If you can’t measure it, you can’t control it. Making sure you have metrics to measure your goal will help you reach your goal. It will also propel you forward towards the end. If you don’t have a way to measure your progress, you may become discouraged half-way through and give up. For example, if your goal is to lose weight, what would your metrics be? For one, you can weigh yourself and tangibly see your weight loss, but you can also measure your calorie intake and how many calories you burn during exercise.

Ask yourself these questions and write down your answers:

  • How many/much X will I need?
  • How will I know I have reached my goal?
  • What will I use to be an indicator of progress?


Your goal should stretch your abilities without stretching you so thin it makes the goal unattainable. For example, I could set the goal of becoming an astronaut. Becoming an astronaut is certainly attainable. In the S.M.A.R.T. process, attainable and realistic go hand-in-hand so be sure to keep a close eye on these sections. Yes, becoming an astronaut is technically attainable because other people have done it, so I could do it too. But is it realistic?

Ask yourself these questions and write down your answers:

  • Do I have the funds/resources/capabilities to reach this goal?
  • If not, what am I missing or how can I get it?
  • Are there any roadblocks that could prevent my goal from being attainable?


Setting a realistic goal means setting a goal that can be achieved given the resources and time you have. So, continuing our example above, I could, technically, become an astronaut. However, am I in a position to become an astronaut? Am I astronaut material? Am I willing to go back to school, start my career from scratch, and spend more than a decade trying to reach my goal? Probably not. It’s not a realistic goal because I’m not willing to dedicate the time to achieve the goal, I probably wouldn’t be that good at advanced science and math, and even then I may not even get up into space so I would have to be content simply working for NASA or another space related company.

Ask yourself these questions and write down your answers:

  • Is my goal realistic?
  • Is this goal worth my time?
  • Is this goal worth my money?
  • Is this the right time to try to reach this goal?
  • Does this goal match other efforts/needs?

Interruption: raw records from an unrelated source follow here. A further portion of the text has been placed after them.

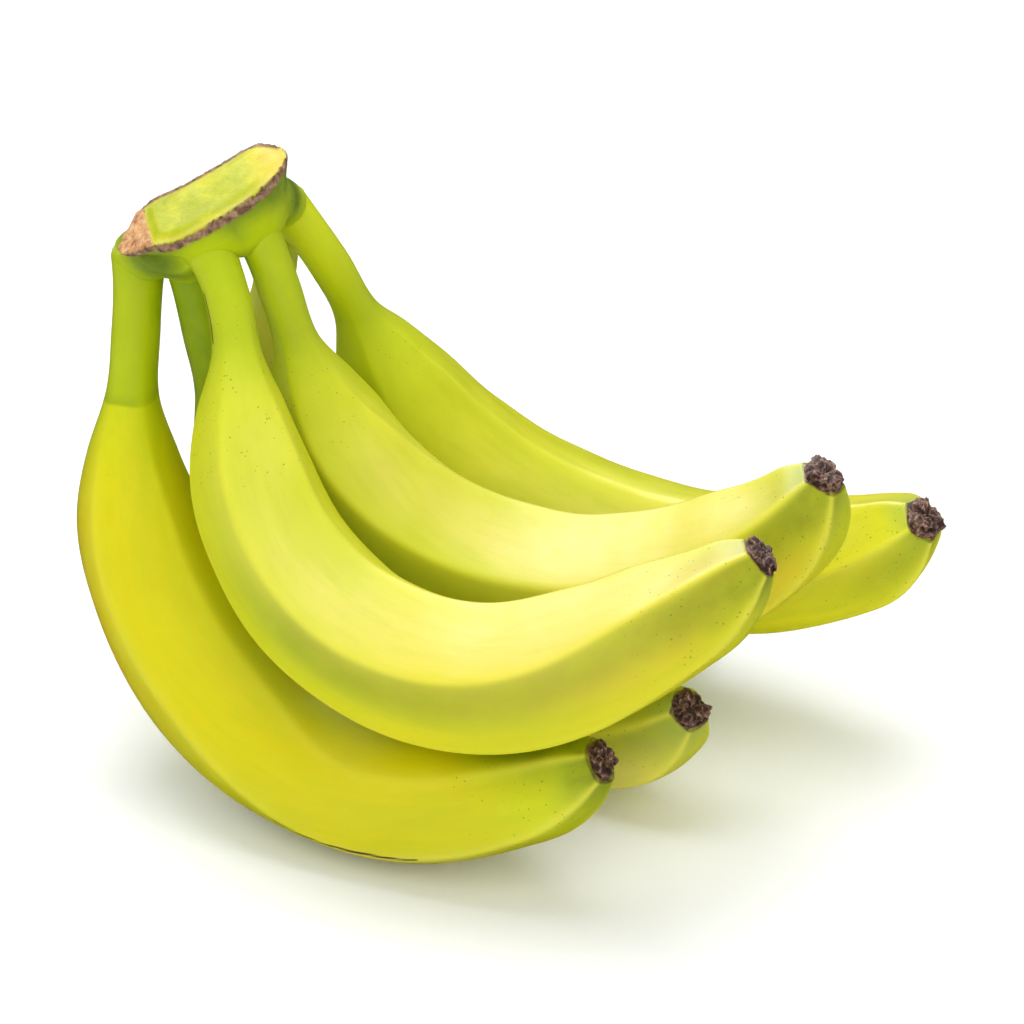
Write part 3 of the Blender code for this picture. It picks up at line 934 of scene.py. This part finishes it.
def add_loft(mesh, rings):
    """A closed body through rings of points in mm."""
    rows = [[mesh.verts.new(point * MM) for point in ring] for ring in rings]
    count = len(rows[0])
    for low, high in zip(rows, rows[1:]):
        for k in range(count):
            j = (k + 1) % count
            mesh.faces.new((low[k], low[j], high[j], high[k]))
    mesh.faces.new(rows[0])
    mesh.faces.new(rows[-1])


def grow_together(item, size, smoothing):
    """Joins what overlaps in cells of one size, and eases the steps that this leaves."""
    grow = item.modifiers.new("grown together", "REMESH")
    grow.mode = "VOXEL"
    grow.voxel_size = size * MM
    soften = item.modifiers.new("eased", "SMOOTH")
    soften.factor = 0.5
    soften.iterations = smoothing
    shape = item.evaluated_get(bpy.context.evaluated_depsgraph_get())
    data = bpy.data.meshes.new_from_object(shape)
    item.modifiers.clear()
    item.data = data


def slice_off(item, plane):
    """Cuts away what stands above a plane, and closes the cut."""
    mesh = bmesh.new()
    mesh.from_mesh(item.data)
    found = bmesh.ops.bisect_plane(
        mesh,
        geom=mesh.verts[:] + mesh.edges[:] + mesh.faces[:],
        plane_co=plane.to_translation() * MM,
        plane_no=plane.to_3x3() @ Vector((0, 0, 1)),
        clear_outer=True,
    )
    rim = [edge for edge in found["geom_cut"] if isinstance(edge, bmesh.types.BMEdge)]
    bmesh.ops.holes_fill(mesh, edges=rim, sides=0)
    bmesh.ops.triangulate(mesh, faces=[face for face in mesh.faces if len(face.verts) > 4])
    mesh.to_mesh(item.data)
    mesh.free()


def crown_shape(fingers, matrix, facet):
    """The bar and its stubs grown together, sliced off flat on the two cuts."""
    mesh = bmesh.new()
    add_loft(mesh, [[matrix @ point for point in crown_ring(*level)] for level in CROWN_LEVELS])
    for finger in fingers:
        add_loft(mesh, stub_rings(finger, matrix))
    bmesh.ops.recalc_face_normals(mesh, faces=mesh.faces)
    data = bpy.data.meshes.new("crown_fine")
    mesh.to_mesh(data)
    mesh.free()
    crown = bpy.data.objects.new("crown_fine", data)
    bpy.context.scene.collection.objects.link(crown)
    grow_together(crown, *GROWN)
    slice_off(crown, matrix)
    slice_off(crown, facet)
    grow_together(crown, *CUT)
    return crown


def coordinates(data):
    found = np.zeros(len(data.vertices) * 3, np.float32)
    data.vertices.foreach_get("co", found)
    return found.reshape(-1, 3).astype(float)


def seen_from(points, matrix):
    """Coordinates of points in the frame of a cut, in mm."""
    back = np.array(matrix.inverted())
    return points @ back[:3, :3].T + back[:3, 3]


def insets(points, inside):
    """Distance of each point inside an area from the nearest one outside it, and 0 for those outside."""
    outside = np.nonzero(~inside)[0]
    tree = kdtree.KDTree(len(outside))
    for number, index in enumerate(outside):
        tree.insert(points[index], number)
    tree.balance()
    inset = np.zeros(len(points))
    for index in np.nonzero(inside)[0]:
        inset[index] = tree.find(points[index])[2]
    return inset


def joint_values(fingers, points):
    """How close each point is to a crease above a stalk, and to a stub's lower end."""
    crease = np.zeros(len(points))
    stub = np.zeros(len(points))
    for finger in fingers:
        down = finger.down()
        away = points - finger.root
        length = away @ down
        off = np.linalg.norm(away - length[:, None] * down, axis=1) / finger.neck
        folded = bell(length, CREASE_AT, CREASE_REACH) * (1 - ease(1.15, 1.45, off))
        crease = np.maximum(crease, folded)
        stub = np.maximum(stub, (1 - ease(1.5, 8.0, np.abs(length))) * (1 - ease(1.2, 2.4, off)))
    return crease, stub


def make_crown(fingers):
    matrix = crown_matrix()
    facet = matrix @ Matrix.Translation((FACET_START, 0.0, 0.0))
    facet = facet @ Euler((0.0, -math.radians(FACET_SLOPE), 0.0)).to_matrix().to_4x4()
    crown = crown_shape(fingers, matrix, facet)
    data = crown.data
    points = coordinates(data) / MM
    normals = np.array([v.normal for v in data.vertices])
    on_cut = seen_from(points, matrix)
    on_facet = seen_from(points, facet)
    face = (on_cut[:, 2] > ON_CUT) & (on_facet[:, 2] < OFF_FACET)
    dried = on_facet[:, 2] > ON_CUT
    side = ~(face | dried)
    depth = -np.maximum(on_cut[:, 2], on_facet[:, 2])
    inset = insets(points, face)
    crease, stub = joint_values(fingers, points)
    rough = np.array([noise.fractal(Vector(p) * 0.35, 1.0, 2.0, 4) for p in points])
    waves = np.array([noise.noise(Vector(p) * 0.16) for p in points])
    band = CORK_DEPTH + 0.5 * waves + 0.35 * rough
    collar = np.where(side, 1 - ease(band - 0.4, band + 0.4, depth), 0.0)
    reach = LIP_BREADTH + LIP_BREADER * ease(*LIP_ACROSS, on_cut[:, 1]) + 0.15 * rough
    lip = np.where(face, 1 - ease(reach - 0.15, reach + 0.15, inset), 0.0)
    cork = (collar + lip).clip(0, 1)
    move = CORK_RISE * cork * (0.8 + rough)
    move += FACET_ROUGHNESS * dried * rough
    move += np.where(face, FACE_SWELL * ease(1.2, 4.0, inset) + FACE_WAVES * waves, 0.0)
    move += RIND_ROUGHNESS * rough * side
    move -= CREASE_DEPTH * crease * side
    points += normals * move[:, None]
    data.vertices.foreach_set("co", (points * MM).astype(np.float32).ravel())
    crown_values = {
        "cork": cork,
        "flesh": face * (1 - lip),
        "inset": (inset / INSET_SPAN).clip(0, 1),
        "dried": dried,
        "joint": crease * side,
        "stub": stub,
        "edge": bell(np.where(face, inset, depth), 0.15, 0.3),
        "length": ((on_cut[:, 0] - LOW_END) / CUT_LENGTH).clip(0, 1),
    }
    for key, value in crown_values.items():
        store(data, key, value)
    store_straight(data, on_cut * MM)
    data.shade_smooth()
    data.materials.clear()
    data.materials.append(crown_material())
    dress(crown, "crown_skin", "crown")


def crown_material():
    """Green rind, a moist cut face, and brown cork where the cuts have dried."""
    tree = Tree("crown_rind")
    place = tree.straight()
    cloud = tree.noise(place, 90.0, 4.0, 0.6)
    fine = tree.noise(place, 520.0, 4.0, 0.65)
    fibre = tree.noise(tree.straight((0.35, 1.0, 1.0)), 260.0, 4.0, 0.6)
    rind = tree.mix(tree.between(cloud, 0.3, 0.7), RIND_DARK, RIND_LIGHT)
    rind = tree.mix(tree.value("stub"), rind, STALK_GREEN)
    pale = tree.times(tree.value("joint"), tree.between(fine, 0.4, 0.7))
    rind = tree.mix(pale, rind, CREASE_PALE)
    flesh = tree.mix(tree.between(cloud, 0.40, 0.66), FLESH_GREEN, FLESH_YELLOW)
    flesh = tree.mix(tree.times(tree.between(fibre, 0.45, 0.8), 0.4), flesh, FLESH_FIBRE)
    ripe = tree.times(tree.between(tree.value("length"), 0.80, 1.0), 0.6)
    flesh = tree.mix(ripe, flesh, FLESH_RIPE)
    near_rim = tree.times(tree.between(tree.value("inset"), 0.35, 0.12), 0.4)
    flesh = tree.mix(near_rim, flesh, FLESH_RIM)
    cork = tree.mix(tree.times(tree.value("edge"), 0.8), tree.ramp(fine, CORK), CUT_EDGE)
    colour = tree.mix(tree.value("flesh"), rind, flesh)
    colour = tree.mix(tree.value("cork"), colour, cork)
    colour = tree.mix(tree.value("dried"), colour, tree.ramp(fine, CRUST))
    moist = tree.math("MULTIPLY_ADD", tree.value("flesh"), -0.06, 0.5)
    dry = tree.math("MAXIMUM", tree.value("cork"), tree.value("dried"))
    tree.shade("Base Color", colour)
    tree.shade("Roughness", tree.math("MULTIPLY_ADD", dry, 0.35, moist))
    tree.shade("Specular IOR Level", 0.16)
    tree.glow(0.10, (1.0, 0.9, 0.2), 0.002)
    tree.shade("Normal", tree.bump(fine, 0.5, 0.0004))
    return tree.material


# --- floor, light, camera ---------------------------------------------------------------------------

# The floor, in metres. It lies just below the bunch.
FLOOR_RADIUS = 6.0
FLOOR_GAP = 0.0002
FLOOR_COLOUR = (0.95, 0.965, 1.0, 1.0)
# Lamps: place and breadth in metres, power in watts, and whether they light up the colours and show in
# the shine.
LAMPS = {
    "overhead": ((-0.08, 0.08, 1.25), 0.9, 9.0, True, True),
    "behind": ((-0.20, 0.85, 1.15), 1.6, 40.0, False, True),
    "front": ((-0.15, -1.2, 0.95), 1.3, 8.5, True, False),
}
LAMPS_AIM_AT = (0.0, 0.0, 0.06)
SKY_STRENGTH = 0.66
CAMERA_LOOKS_AT = (SHIFT[0], SHIFT[1], 62.3)
CAMERA_RISE = 28.0
CAMERA_DISTANCE = 0.8  # metres
CAMERA_LENS = 112.5
CAMERA_SENSOR = 36.0


def make_floor():
    mesh = bmesh.new()
    bmesh.ops.create_circle(mesh, cap_ends=True, cap_tris=False, segments=96, radius=FLOOR_RADIUS)
    data = bpy.data.meshes.new("floor")
    mesh.to_mesh(data)
    mesh.free()
    floor = bpy.data.objects.new("floor", data)
    floor.location.z = FLOOR - FLOOR_GAP
    bpy.context.scene.collection.objects.link(floor)
    paper = Tree("pale_floor")
    paper.shade("Base Color", FLOOR_COLOUR)
    paper.shade("Roughness", 0.85)
    paper.shade("Specular IOR Level", 0.1)
    data.materials.append(paper.material)
    floor.visible_glossy = False


def make_lamp(name, place, size, power, diffuse, glossy):
    lamp = bpy.data.lights.new(name, "AREA")
    lamp.shape = "DISK"
    lamp.size = size
    lamp.energy = power
    item = bpy.data.objects.new(name, lamp)
    item.location = place
    way = Vector(LAMPS_AIM_AT) - Vector(place)
    item.rotation_euler = way.to_track_quat("-Z", "Y").to_euler()
    item.visible_diffuse = diffuse
    item.visible_glossy = glossy
    bpy.context.scene.collection.objects.link(item)


def make_camera():
    rise = math.radians(CAMERA_RISE)
    lens = bpy.data.cameras.new("camera")
    lens.lens = CAMERA_LENS
    lens.sensor_width = CAMERA_SENSOR
    item = bpy.data.objects.new("camera", lens)
    back = Vector((0.0, -math.cos(rise), math.sin(rise)))
    item.location = Vector(CAMERA_LOOKS_AT) * MM + CAMERA_DISTANCE * back
    item.rotation_euler = (math.pi / 2 - rise, 0.0, 0.0)
    bpy.context.scene.collection.objects.link(item)
    bpy.context.scene.camera = item


def make_studio():
    """A pale floor, three lamps and a white sky that doesn't show in the shine."""
    make_floor()
    for name, values in LAMPS.items():
        make_lamp(name, *values)
    world = bpy.data.worlds.new("studio")
    bpy.context.scene.world = world
    world.use_nodes = True
    background = world.node_tree.nodes["Background"]
    background.inputs["Color"].default_value = (1.0, 1.0, 1.0, 1.0)
    background.inputs["Strength"].default_value = SKY_STRENGTH
    world.cycles_visibility.glossy = False
    bpy.context.scene.view_settings.view_transform = "Standard"
    make_camera()


def main():
    fingers = [Finger(name, values) for name, values in FINGERS.items()]
    dried = blossom_material()
    for finger in fingers:
        make_banana(finger)
        make_blossom(finger, dried)
    make_crown(fingers)
    make_studio()


main()
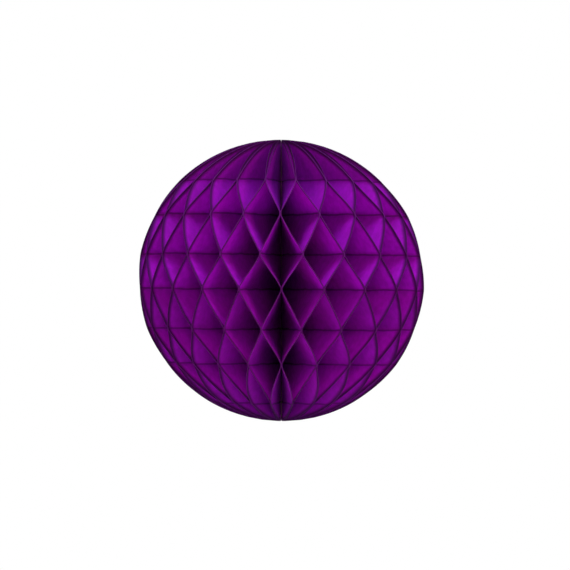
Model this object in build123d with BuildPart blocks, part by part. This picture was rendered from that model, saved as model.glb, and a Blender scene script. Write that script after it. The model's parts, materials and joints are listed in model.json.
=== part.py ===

All goals need a definitive start and end date. If there is no timeline, there will be no sense of urgency; hence, less motivation to reach the goal. When I set my 2020 goals, they all had a deadline of the end of the year. Looking back, I didn’t create all my goals around S.M.A.R.T. or I would have known that releasing a song would be nearly impossible. However, my hand cramping up during crocheting is not something I could have foreseen, so I adjusted my goal’s timeline. Your timeline should be in line with what you need from that goal.

Ask yourself these questions and write down your answers:

  • Does my goal have a deadline?
  • When do I want to achieve my goal?
  • What else is going on in my life that could prevent me from hitting this goal in this time frame?


Now’s the time to start planning for your 2021 goals and I want you all to feel like achievers in reaching your goals. Don’t follow society and set goals for yourself just to never see them fulfilled. Doing so will just make setting goals harder and more discouraging because you train yourself to not meet your goals. You literally program yourself to think it’s okay to set goals and not meet them. I promise, once you set a goal and meet that goal, you’ll be changed. Looking back at your past self and knowing you made it is a reward worth having. Trust me, I’m so happy to be in school and at the beginning of 2020, I was sure that was a goal I would give up on.